Looncall
Well-Known Member
This is getting ridiculous. First, some historical background:
Kragh, H. (2013). Superheavy elements and the upper limit of the periodic table: early speculations. The European Physical Journal H, 38(3), 411-431.
From the abstract:
"Artificially produced chemical elements heavier than uranium have been known for more than seventy years and the number of superheavy elements continues to grow. Presently 26 transuranic elements are known. This paper examines the earliest scientific interest in the very heavy elements and the related question of an upper limit of the periodic system.
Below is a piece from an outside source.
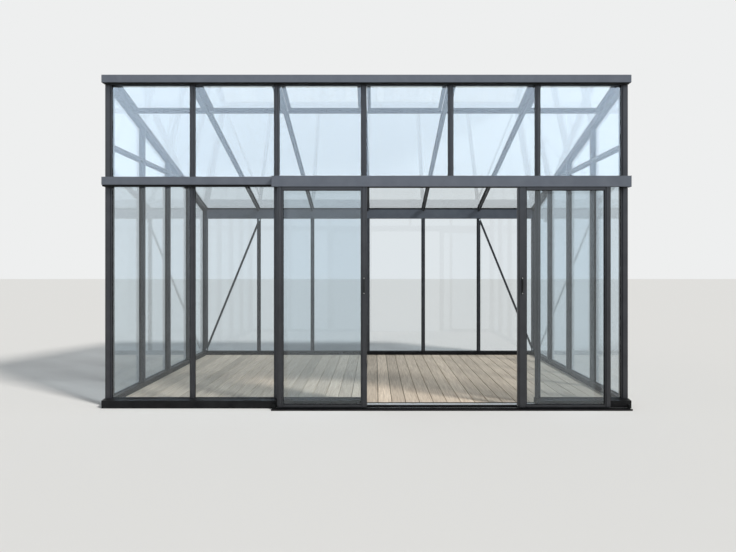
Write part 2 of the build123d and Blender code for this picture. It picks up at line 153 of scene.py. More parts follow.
def blend(tree, share, low, high):
    """A colour between two others."""
    return add(tree, "ShaderNodeMix", {0: share, 6: low, 7: high}, data_type="RGBA").outputs[2]


def bump(tree, height, strength, depth):
    """The normals of a skin with hills and pits. The depth is in metres."""
    inputs = {"Height": height, "Strength": strength, "Distance": depth}
    return add(tree, "ShaderNodeBump", inputs).outputs["Normal"]


def skin(tree, output, inputs):
    """Ends a material in one Principled shader."""
    shader = add(tree, "ShaderNodeBsdfPrincipled", inputs)
    tree.links.new(shader.outputs["BSDF"], output.inputs["Surface"])


print("mid grey is", [round(v, 3) for v in colour("#808080")])

# %% [markdown]
# The frame is extruded aluminium with a polyester powder coat, baked on in an anthracite grey. Powder
# flows out to a satin skin with an orange peel of about 2 mm, which shows only where light grazes it.
# Out of doors it gathers a thin film of dust, so the tone wanders a little over the length of a bar.
# The coat is a plastic over the metal: its metallic value is 0 and its IOR that of a resin, 1.5. Its skin
# is finely textured, and the small pits hide a part of the mirror, so the specular level is under 0.5.
# The broad level rails, which are the fascia, the mid rail, the header cover and the eaves beam, mirror
# the bright sky and so look lighter than the bars: their coat is a lighter, bluer copy, with that
# reflection painted into its colour. The ground frame lies in shade and mirrors no sky, so it looks black
# and dull: its coat is a darker copy with a weaker mirror, with that shade painted into its colour. Each
# of the two gets a coat of its own.


# %% Powder-coated aluminium
def powder_coat(name, hex_value, roughness, mirror=0.35):
    """Satin powder coat: even colour, a faint orange peel and a trace of dust."""
    material, tree, output = new_material(name)
    place = object_place(tree)
    dust = noise(tree, place, 7, 6, 0.62)
    clean = colour(hex_value)
    dusty = [min(1, share * 1.22 + 0.010) for share in clean[:3]] + [1]
    tone = blend(tree, spread(tree, dust, 0, 1, 0.35, 0.75), clean, dusty)
    rough = spread(tree, dust, roughness - 0.04, roughness + 0.08)
    peel = bump(tree, noise(tree, place, 500, 2), 0.12, 0.0004)
    coat = {"Base Color": tone, "Roughness": rough, "Normal": peel}
    skin(tree, output, {**coat, "IOR": 1.5, "Specular IOR Level": mirror})
    return material


frame_coat = powder_coat("anthracite_powder_coat", "#2b2c30", 0.38)
door_coat = powder_coat("anthracite_powder_coat_doors", "#292a2d", 0.36)
# Painted sky reflection: a lighter, bluer copy of the coat for the level rails.
sky_reflection_rail_coat = powder_coat("anthracite_powder_coat_painted_sky_reflection", "#535861", 0.42)
# Painted shade: a darker copy of the coat, with a weaker mirror, for the ground frame.
shaded_ground_coat = powder_coat("dark_ground_frame_coat_painted_shade", "#0f0f10", 0.45, 0.12)
brace_coat = powder_coat("painted_steel_flat", "#2e3033", 0.46)
handle_coat = powder_coat("black_satin_coat", "#1b1c1d", 0.3)
coats = frame_coat, door_coat, sky_reflection_rail_coat, shaded_ground_coat, brace_coat, handle_coat
print("made", [coat.name for coat in coats])

# %% [markdown]
# The panes are toughened float glass, 5 mm thick. Seen square on, it takes a tenth of the red and less
# of the rest, and near grazing it mirrors. Glass with refraction would need many bounces and would cast
# a black shadow. A Transparent shader under a thin mirror lets the daylight through to the floor. Layer
# Weight's Facing gives the mirror its share, because it reads the same from both sides of a pane, where
# a Fresnel node would take the far side for the inside of solid glass. A pane also carries a thin film
# of dried rain, which shows as a little more haze in broad patches.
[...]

In the period from the 1880s to the early 1930s, three kinds of questions appealed to a minority of physicists, chemists and astronomers: (1) Why is uranium the heaviest known element? (2) Do there exist transuranic or super-heavy elements elsewhere in the universe, such as in stellar interiors? (3) Is there a maximum number of elements, corresponding to a theoretical limit for the periodic system?The early attempts to answer or clarify these questions lacked a foundation in nuclear physics, not to mention the total lack of experimental evidence, which explains why most of them were of a speculative nature. Although the speculations led no nothing, they are interesting in their own right and deserve a place in the history of the physical sciences." (emphases added; I've attached/uploaded the paper)
Second, the periodic table and indeed the entirety of classifications of chemical elements in a world concerned with beta-decays, muans, gluans, cosmic strings, etc., and an enormous number of isotropes is useful but also a historical byproduct (see attached/uploaded "Are the elements really elementary?")
Third, for less boring albeit less technical (and not historical) papers for those interested in the mysteries of the cosmos, I've tried to find some decent journals that aren't too technical, out-dated, or boring. Mostly that meant Nature. The one possible exception is the the UMIST database report from 2012 I had on hand, but I didn't check for updates nor is it the only astrochemical database. I also threw in a paper from the 2014 special issue of Physics of the Dark Universe on steller nuclear reactions in relation to the chemical elements.
Fourth, I scanned the appendix from Kutner, M. L. (2003). Astronomy: A physical perspective (2nd Ed.). Cambridge University Press. "Appendix G: Abundances of the Elements"
Thanks for these. I shall enjoy looking through them. I don't suppose that the stabilities of heavy elements is likely to vary with location in the universe, though.
What I was exercised about was the notion that elements can have varying numbers of protons in their nuclei.